As Partnoy summed it up, the essence of modern intelligence may be knowing when to think and act quickly and when to think and act slowly.

5 things my dog taught me about management 

My new puppy has brought home a few important things to me in the last month, and not just the balls I ask him to fetch. Learning to train him has illustrated some of the most foundational principals of effective management. Below are the top five training points for building up your working relationships with those you manage, whether human or canine.

1. Build effective communication 

Before you can expect a dog to behave well, you need to be able to identify the cues they are giving you as to their needs. Are you annoyed that they are barking? What might they be trying to communicate to you? Perhaps they are hungry or haven’t gotten enough exercise that day. Noticing what your dog needs and providing that clears away concerns that may prevent them from being receptive to your guidance. When you have met your dog’s needs, you can also communicate your needs by praising the right behaviors (like chewing chew toys) and disincentivizing the wrong behaviors (like chewing shoes).

If you’re experiencing friction with an employee, have you taken cues from them as to their work style? Have you established communication norms? Have you provided clear feedback about what is working for you and what is not? (Pro tip: try creating a Management Readme on Readme.bio for each of your teammates, to more quickly orient yourself to everyone’s work style preferences.)

2. Break it down

Further to the communication point, it often is not enough to just say “be better” at XYZ, as such asks are not specific, and do not delineate a path forward. My dog initially struggled with “leave it”. I started with a simple piece of paper towel in my hand (which he normally loves to chew). He successfully left it. But I made the mistake of jumping right to putting it on the floor and walking away. He chewed it immediately. It was too big a leap for him. I’d skipped across the incremental steps that would have built up his focus. Similarly, explaining a piece of a process to colleagues and then jumping to the end, without breaking out the steps in between, makes it likely that you will lose people in the process. For managees, throwing them in the deep end with minimal prep is much more overwhelming than incrementally increasing responsibility.
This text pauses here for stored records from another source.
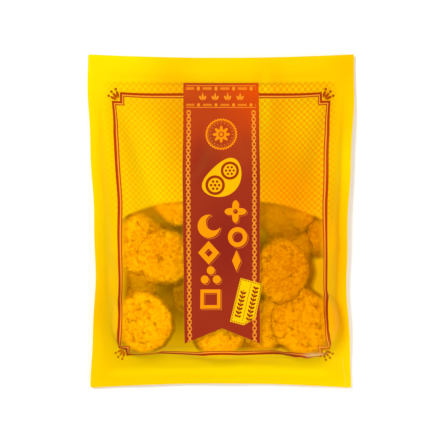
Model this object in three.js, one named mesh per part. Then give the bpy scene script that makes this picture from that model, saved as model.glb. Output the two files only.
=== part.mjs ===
// A heat-sealed film bag of round fried rice crackers, lying on its back panel.
// Millimetres, +Z up, +Y towards the bag's top seal. The origin is under the
// middle of the bag, on the surface that it lies on.

import * as THREE from 'three';

// The empty bag, laid flat: two panels sealed together on all four sides.
const SHEET = { width: 200, length: 250 };
const SEAL = { side: 7, top: 20, bottom: 12, thickness: 1 };

// Filling pulls the four sides in, most at the waist below the middle.
const WAIST = { pullIn: 6.0, height: -40, pullInAtBottom: 2.4 };
const END_PULL_IN = { top: 2.8, bottom: 3.4 };

// How high the seals hover over the surface: at the corners, and how much
// more halfway along the long and the short sides.
const HOVER = { corner: 2.6, longSides: 4.6, shortSides: 1.8 };

// The trapped air bends the panels out: curvature in 1/mm.
const AIR = { front: 0.0057, back: 0.02 };

// The contents: pucks with rounded rims, as [x, y, radius, underside]. Those of
// the upper layer press on the front panel; the last one leans on the side.
const CRACKER = { thickness: 10.5, rim: 0.55, film: 0.5 };
const LOWER_CRACKERS = [
  [-65, -47, 18.5, 4.2], [-17, -55, 20, 3.5], [33, -77, 19.5, 7.5], [28, -90, 15, 0.4],
  [53, -39, 19, 0.4], [50, -20, 18.5, 4], [-40, -18, 20, 0.4], [0, -20, 20, 0.4],
  [-56, 20, 20, 0.4], [-14, 22, 20, 0.4], [22, -36, 16, 0.4], [47, 10, 25, 4],
];
const UPPER_CRACKERS = [
  [-57, -75, 23, 9.8], [-2, -82, 20.5, 7.4], [61, -75, 25, 9], [-41, -27, 21.5, 10.8],
  [0, -44, 21, 10.6], [44, -37, 23, 10.2], [-60, -17, 22.5, 6.6], [-3, 0, 21, 11.2],
  [-29, 18, 23, 11.4], [75, -13, 14, 3],
];

// The mesh: square cells about 5.5 mm wide inside the seals.
const CELLS = { across: 34, along: 40, sideSeal: 1, topSeal: 3, bottomSeal: 2 };
const SETTLING_STEPS = 1500;

const halfWidth = SHEET.width / 2;
const halfLength = SHEET.length / 2;

// Distances across or along the sheet where the mesh has its lines.
function stations(edges, counts) {
  const places = [edges[0]];
  counts.forEach((count, part) => {
    for (let i = 1; i <= count; i++) {
      places.push(THREE.MathUtils.lerp(edges[part], edges[part + 1], i / count));
    }
  });
  return places;
}

const across = stations(
  [-halfWidth, -halfWidth + SEAL.side, halfWidth - SEAL.side, halfWidth],
  [CELLS.sideSeal, CELLS.across, CELLS.sideSeal],
);
const along = stations(
  [-halfLength, -halfLength + SEAL.bottom, halfLength - SEAL.top, halfLength],
  [CELLS.bottomSeal, CELLS.along, CELLS.topSeal],
);
const columns = across.length;
const rows = along.length;
const cell = (SHEET.width - 2 * SEAL.side) / CELLS.across;

function isSealed(column, row) {
  return column <= CELLS.sideSeal || column >= columns - 1 - CELLS.sideSeal
    || row <= CELLS.bottomSeal || row >= rows - 1 - CELLS.topSeal;
}

// How far a long side is pulled in at a height along the bag.
function sidePullIn(height) {
  const { pullIn, height: waist, pullInAtBottom } = WAIST;
  const reach = height > waist ? halfLength - waist : waist + halfLength;
  const atEnd = height > waist ? 0 : pullInAtBottom;
  const swing = (1 + Math.cos(Math.PI * (height - waist) / reach)) / 2;
  return atEnd + (pullIn - atEnd) * swing;
}

function endPullIn(side, end) {
  return end * (1 - (side / halfWidth) ** 2);
}

// Where a point of the flat sheet lies once the bag is filled, from above.
function placed(side, height) {
  const end = height > 0 ? END_PULL_IN.top : END_PULL_IN.bottom;
  return new THREE.Vector2(
    side * (1 - sidePullIn(height) / halfWidth),
    height * (1 - endPullIn(side, end) / halfLength),
  );
}

function hover(side, height) {
  return HOVER.corner
    + HOVER.longSides * (1 - (height / halfLength) ** 2)
    + HOVER.shortSides * (1 - (side / halfWidth) ** 2);
}

// The top of the crackers under a point, or the surface where there is none.
function contentsTop(point) {
  let top = 0;
  for (const [x, y, radius, underside] of [...LOWER_CRACKERS, ...UPPER_CRACKERS]) {
    const share = Math.hypot(point.x - x, point.y - y) / radius;
    if (share >= 1) continue;
    const swell = CRACKER.rim + (1 - CRACKER.rim) * Math.sqrt(1 - share ** 3);
    top = Math.max(top, underside + CRACKER.thickness * swell + CRACKER.film);
  }
  return top;
}

// A panel is a skin held at the seals: each free point settles at the mean of
// its neighbours, moved by the air, and never goes below what lies under it.
function settledPanel(sealOffset, airStep, floorUnder) {
  const height = [];
  const floor = [];
  for (let row = 0; row < rows; row++) {
    height.push(across.map((side) => hover(side, along[row]) + sealOffset));
    floor.push(across.map((side) => floorUnder(placed(side, along[row]))));
  }
  for (let step = 0; step < SETTLING_STEPS; step++) {
    for (let row = 1; row < rows - 1; row++) {
      for (let column = 1; column < columns - 1; column++) {
        if (isSealed(column, row)) continue;
        const mean = (height[row][column - 1] + height[row][column + 1]
          + height[row - 1][column] + height[row + 1][column]) / 4;
        height[row][column] = Math.max(floor[row][column], mean + airStep);
      }
    }
  }
  return height;
}

function bagGeometry() {
  const step = cell ** 2 / 4;
  const panels = [
    settledPanel(SEAL.thickness / 2, AIR.front * step, contentsTop),
    settledPanel(-SEAL.thickness / 2, -AIR.back * step, () => 0),
  ];
  const points = [];
  for (const panel of panels) {
    for (let row = 0; row < rows; row++) {
      for (let column = 0; column < columns; column++) {
        const { x, y } = placed(across[column], along[row]);
        points.push(x, y, panel[row][column]);
      }
    }
  }

  const faces = [];
  const front = (column, row) => row * columns + column;
  const back = (column, row) => rows * columns + front(column, row);
  const quad = (a, b, c, d) => faces.push(a, b, c, a, c, d);
  for (let row = 0; row < rows - 1; row++) {
    for (let column = 0; column < columns - 1; column++) {
      quad(front(column, row), front(column + 1, row), front(column + 1, row + 1), front(column, row + 1));
      quad(back(column, row), back(column, row + 1), back(column + 1, row + 1), back(column + 1, row));
    }
  }
  for (let column = 0; column < columns - 1; column++) {
    const last = rows - 1;
    quad(back(column, 0), back(column + 1, 0), front(column + 1, 0), front(column, 0));
    quad(front(column, last), front(column + 1, last), back(column + 1, last), back(column, last));
  }
  for (let row = 0; row < rows - 1; row++) {
    const last = columns - 1;
    quad(front(0, row), front(0, row + 1), back(0, row + 1), back(0, row));
    quad(back(last, row), back(last, row + 1), front(last, row + 1), front(last, row));
  }

  const geometry = new THREE.BufferGeometry();
  geometry.setAttribute('position', new THREE.Float32BufferAttribute(points, 3));
  geometry.setIndex(faces);
  geometry.computeVertexNormals();
  return geometry;
}

const film = new THREE.MeshStandardMaterial({ color: '#fdc802', roughness: 0.4, metalness: 0 });
const bag = new THREE.Mesh(bagGeometry(), film);
bag.name = 'bag';

const group = new THREE.Group();
group.add(bag);

export default group;
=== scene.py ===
# %% [markdown]
# # A film bag of rice crackers
# A flat heat-sealed bag lies on a white table, filled with round fried rice crackers. The film is
# printed: a yellow ground, a checked panel, a thin frame with a clear window in it, and a red ribbon.
# This lesson makes the crackers first, lets the film settle over them as cloth, and then prints it.
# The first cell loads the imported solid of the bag, which fixes the size and the place of all of it.

# %% Load the frame
import math

import bpy
import numpy as np
from mathutils import Matrix, Vector
from mathutils.bvhtree import BVHTree


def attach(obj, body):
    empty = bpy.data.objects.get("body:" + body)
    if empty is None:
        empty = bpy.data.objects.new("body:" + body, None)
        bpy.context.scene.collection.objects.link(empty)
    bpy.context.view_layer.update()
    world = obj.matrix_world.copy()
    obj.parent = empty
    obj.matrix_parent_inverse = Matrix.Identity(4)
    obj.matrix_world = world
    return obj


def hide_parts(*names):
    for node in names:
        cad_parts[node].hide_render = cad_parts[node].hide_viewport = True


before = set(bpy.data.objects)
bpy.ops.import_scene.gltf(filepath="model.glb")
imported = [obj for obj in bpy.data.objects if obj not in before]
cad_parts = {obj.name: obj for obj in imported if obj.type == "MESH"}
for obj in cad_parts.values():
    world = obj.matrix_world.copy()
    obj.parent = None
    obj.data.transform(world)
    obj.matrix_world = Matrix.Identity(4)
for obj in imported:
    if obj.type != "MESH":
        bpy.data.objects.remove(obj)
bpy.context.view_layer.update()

# %% [markdown]
# ## Sizes
# The bag is two panels of film, 200 by 250 mm, sealed together on all four sides. Filling it pulls
# the sides in, most at the waist. Everything is built ten times too large and brought down at the
# end, because Blender's cloth keeps its distance from other things by a millimetre at least, and
# that is far too much for film.

# %% The bag's driving sizes
WORKSHOP = 10.0
MM = 0.001 * WORKSHOP

SHEET_WIDTH = 200.0
SHEET_LENGTH = 250.0
HALF_WIDTH = SHEET_WIDTH / 2
HALF_LENGTH = SHEET_LENGTH / 2
SIDE_SEAL = 7.5
TOP_SEAL = 20.0
BOTTOM_SEAL = 12.5
SEAL_THICKNESS = 0.5

WAIST_PULL = 6.0
WAIST_HEIGHT = -40.0
BOTTOM_CORNER_PULL = 2.4
TOP_PULL = 2.8
BOTTOM_PULL = 3.4

CORNER_HOVER = 2.6
LONG_SIDE_HOVER = 4.6
SHORT_SIDE_HOVER = 1.8

print("open inside:", SHEET_WIDTH - 2 * SIDE_SEAL, "by", SHEET_LENGTH - TOP_SEAL - BOTTOM_SEAL, "mm")


# %% [markdown]
# ## Small helpers
# An operator acts on whatever is selected, so every step starts by selecting just what it needs.
# A modifier is a promise until it is applied; here each is applied as soon as it is set up.

# %% Select, apply, bring to real size
def select_only(thing):
    if bpy.context.object and bpy.context.object.mode != "OBJECT":
        bpy.ops.object.mode_set(mode="OBJECT")
    bpy.ops.object.select_all(action="DESELECT")
    thing.select_set(True)
    bpy.context.view_layer.objects.active = thing


def apply_modifier(thing, kind, **settings):
    select_only(thing)
    modifier = thing.modifiers.new(kind.lower(), kind)
    for name, value in settings.items():
        setattr(modifier, name, value)
    bpy.ops.object.modifier_apply(modifier=modifier.name)


def bring_to_real_size(thing):
    select_only(thing)
    thing.scale = (1 / WORKSHOP,) * 3
    bpy.ops.object.transform_apply(location=True, rotation=True, scale=True)


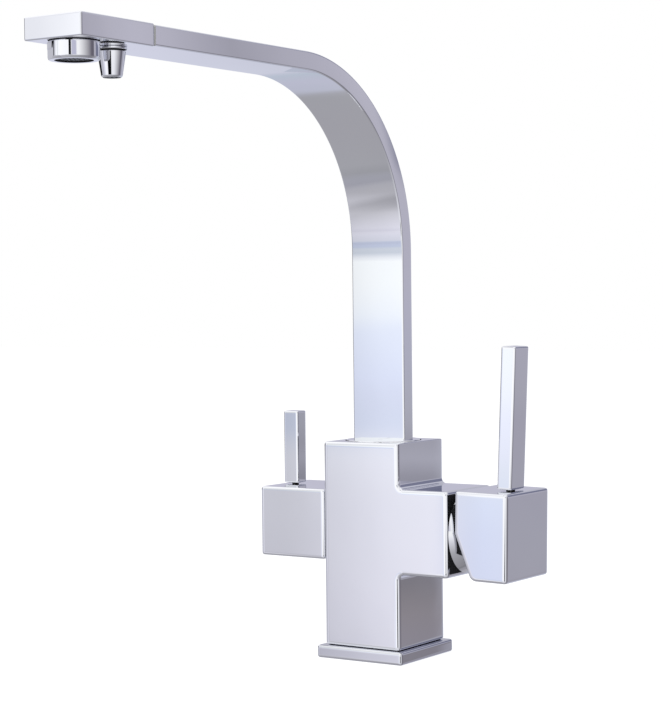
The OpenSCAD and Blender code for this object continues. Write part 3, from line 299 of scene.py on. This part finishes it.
def chrome_plate(name, dull, bright, bend_start=None):
    """Mirror bright plate. bend_start is the height in metres where a bent tube's bend starts; a
    band of painted shade is put on there.
    """
    made, tree, surface, place = start_finish(name)
    # Polishing leaves the plate mirror bright, with slow waves about 25 mm long, a fine
    # texture of about 2 mm, and a haze that comes and goes over some 60 mm
    swell = add(tree, "ShaderNodeTexNoise", {"Vector": place, "Scale": 1000 / 25, "Detail": 1.0})
    peel = add(tree, "ShaderNodeTexNoise", {"Vector": place, "Scale": 1000 / 2, "Detail": 1.0})
    haze = add(tree, "ShaderNodeTexNoise", {"Vector": place, "Scale": 1000 / 62.5, "Detail": 2.0})
    tone = add(tree, "ShaderNodeValToRGB", {0: haze.outputs[0]})
    set_stops(tone, [(0.3, dull), (0.7, bright)])
    colour = tone.outputs[0]
    if bend_start:
        # A band about 17 mm high on the face inside the bend is painted darker, as painted shade
        # where the bend starts
        spot = add(tree, "ShaderNodeSeparateXYZ", {0: place})
        painted_shade_height = add(tree, "ShaderNodeMapRange", {
            "Value": spot.outputs["Z"], "From Min": bend_start - 0.006,
            "From Max": bend_start + 0.014,
        })
        painted_bend_shade = add(tree, "ShaderNodeValToRGB", {0: painted_shade_height.outputs[0]})
        set_stops(painted_bend_shade, [
            (0.0, "#ffffff"), (0.12, "#eeeef2"), (0.25, "#cfd3dc"), (0.4, "#d2d5dd"),
            (0.5, "#dcdee2"), (0.6, "#e6e7ea"), (0.72, "#f2f3f5"), (0.85, "#ffffff"),
        ])
        inside_bend = add(tree, "ShaderNodeMath", {
            0: spot.outputs["Y"], 1: -0.00485,
        }, operation="LESS_THAN")
        colour = add(tree, "ShaderNodeMixRGB", {
            0: inside_bend.outputs[0], 1: colour, 2: painted_bend_shade.outputs[0],
        }, blend_type="MULTIPLY").outputs[0]
    tree.links.new(colour, surface.inputs["Base Color"])
    rough = add(tree, "ShaderNodeMapRange", {
        "Value": haze.outputs[0], "From Min": 0.3, "From Max": 0.7, "To Min": 0.02, "To Max": 0.05,
    })
    tree.links.new(rough.outputs[0], surface.inputs["Roughness"])
    surface.inputs["Metallic"].default_value = 1.0
    waves = add(tree, "ShaderNodeBump", {
        "Height": swell.outputs[0], "Strength": 1.0, "Distance": 1.4e-5,
    })
    fine = add(tree, "ShaderNodeBump", {
        "Height": peel.outputs[0], "Strength": 1.0, "Distance": 3e-7, "Normal": waves.outputs[0],
    })
    tree.links.new(fine.outputs[0], surface.inputs["Normal"])
    return made


chrome = chrome_plate("polished_chrome_plate", "#e4e5ea", "#e9eaee")

# In its hollows and on faces in the gaps between pieces, the casting is painted nearly black
# as painted shade, rough, with the sand grains of its mould, about 0.6 mm
painted_shade_casting, tree, surface, place = start_finish("casting_in_painted_black_shade")
grains = add(tree, "ShaderNodeTexNoise", {"Vector": place, "Scale": 1000 / 0.625, "Detail": 3.0})
painted_shade_tone = add(tree, "ShaderNodeValToRGB", {0: grains.outputs[0]})
set_stops(painted_shade_tone, [(0.3, "#141416"), (0.7, "#26262a")])
tree.links.new(painted_shade_tone.outputs[0], surface.inputs["Base Color"])
relief = add(tree, "ShaderNodeBump", {
    "Height": grains.outputs[0], "Strength": 0.6, "Distance": 1e-4,
})
tree.links.new(relief.outputs[0], surface.inputs["Normal"])
surface.inputs["Roughness"].default_value = 0.75
surface.inputs["Metallic"].default_value = 0.0
surface.inputs["IOR"].default_value = 1.45


def at(x, y, z, axis="Z", degrees=0):
    """Place in millimetres, turned about one axis."""
    return Matrix.Translation((x, y, z)) @ Matrix.Rotation(math.radians(degrees), 4, axis)


def placed(made, matrix):
    bmesh.ops.transform(made, matrix=matrix, verts=made.verts)
    return made


def arc(x, z, radius, start, stop, steps):
    """Points round (x, z) from one angle to another."""
    angles = [start + (stop - start) * k / steps for k in range(steps + 1)]
    return [(x + radius * math.cos(a), z + radius * math.sin(a)) for a in angles]


def slab(outline, depth):
    """Prism in millimetres from -depth to depth along Y. Its outline is of (x, z, share), where
    share is how much of the piece's rounding the edge gets that runs back from there."""
    made = bmesh.new()
    weight = made.edges.layers.float.new("bevel_weight_edge")
    front = [made.verts.new((x, -depth, z)) for x, z, share in outline]
    back = [made.verts.new((x, depth, z)) for x, z, share in outline]
    made.faces.new(front)
    made.faces.new(back[::-1])
    for i in range(len(outline)):
        j = (i + 1) % len(outline)
        made.faces.new([front[j], front[i], back[i], back[j]])
    bmesh.ops.recalc_face_normals(made, faces=made.faces)
    for e in made.edges:
        e[weight] = 1
    for a, b, (x, z, share) in zip(front, back, outline):
        made.edges.get((a, b))[weight] = share
    return made


def turned(profile, steps=96):
    """Round piece in millimetres, from a closed outline of (radius, height) points about Z."""
    made = bmesh.new()
    rings = []
    for r, z in profile:
        if r < 1e-6:
            rings.append([made.verts.new((0, 0, z))] * steps)
        else:
            circle = arc(0, 0, r, 0, 2 * math.pi, steps)[:-1]
            rings.append([made.verts.new((x, y, z)) for x, y in circle])
    for a, b in zip(rings, rings[1:] + rings[:1]):
        for k in range(steps):
            corners = [a[k], a[(k + 1) % steps], b[(k + 1) % steps], b[k]]
            corners = [c for i, c in enumerate(corners) if c not in corners[:i]]
            if len(corners) > 2:
                made.faces.new(corners)
    bmesh.ops.recalc_face_normals(made, faces=made.faces)
    return made


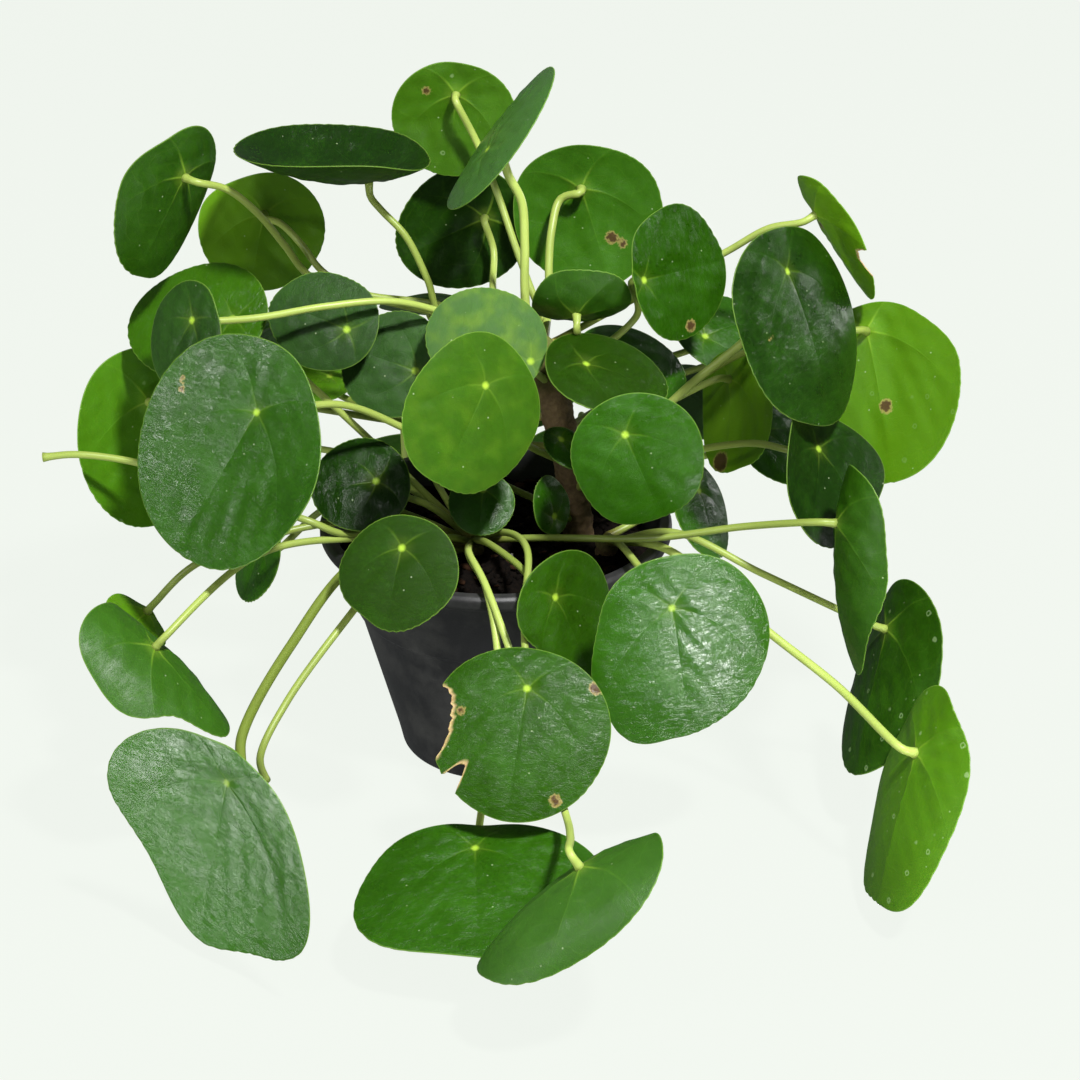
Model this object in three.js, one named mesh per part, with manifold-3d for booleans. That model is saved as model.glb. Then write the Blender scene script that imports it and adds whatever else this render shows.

I invested time in learning about dog training so that I could figure out how to lead him to the behaviors I wanted to see. Similarly, managers much invest the time to specify what precisely they want to see in terms of actions and outcomes, and work with their team to identify how to get there in the needed time frame.

3. Be consistent

Being consistent and predictable to those you manage helps them to figure out how to work best with you. My dog now start making little noises at 7am every day, as he knows that’s when we take him out to do his morning business, get fed, and play. He doesn’t make noises at night, as he knows we intend to sleep all the way through it. Similarly, managees can meld to your schedule and style if you are consistent. If you always block off 8-9am to review final work, they will plan to provide you content for review at that time. If you praise people for thoughtful project planning or being vocal during meetings, you can expect to see more of that.

4. Have patience 

Dogs take months and even years to be fully trained even in a single behavior. Expect them to make mistakes, and be forgiving yet persistent. Even smart dogs take a lot of positive reinforcement to solidify a habit. Humans need the same! It is perfectly normal to need to repeat yourself over and over, in different settings, so be accepting of this reality.

5. Invest

Dogs grow into behaviors, not out of them. If you continue to invest in building the right behaviors in the first year, you will reap the benefits for a lifetime. Your puppy will grow into an impressive dog who is a loyal companion. It goes without saying that people are also worth the investment! Your managees will prove resilient, and can grow leaps and bounds with the right support.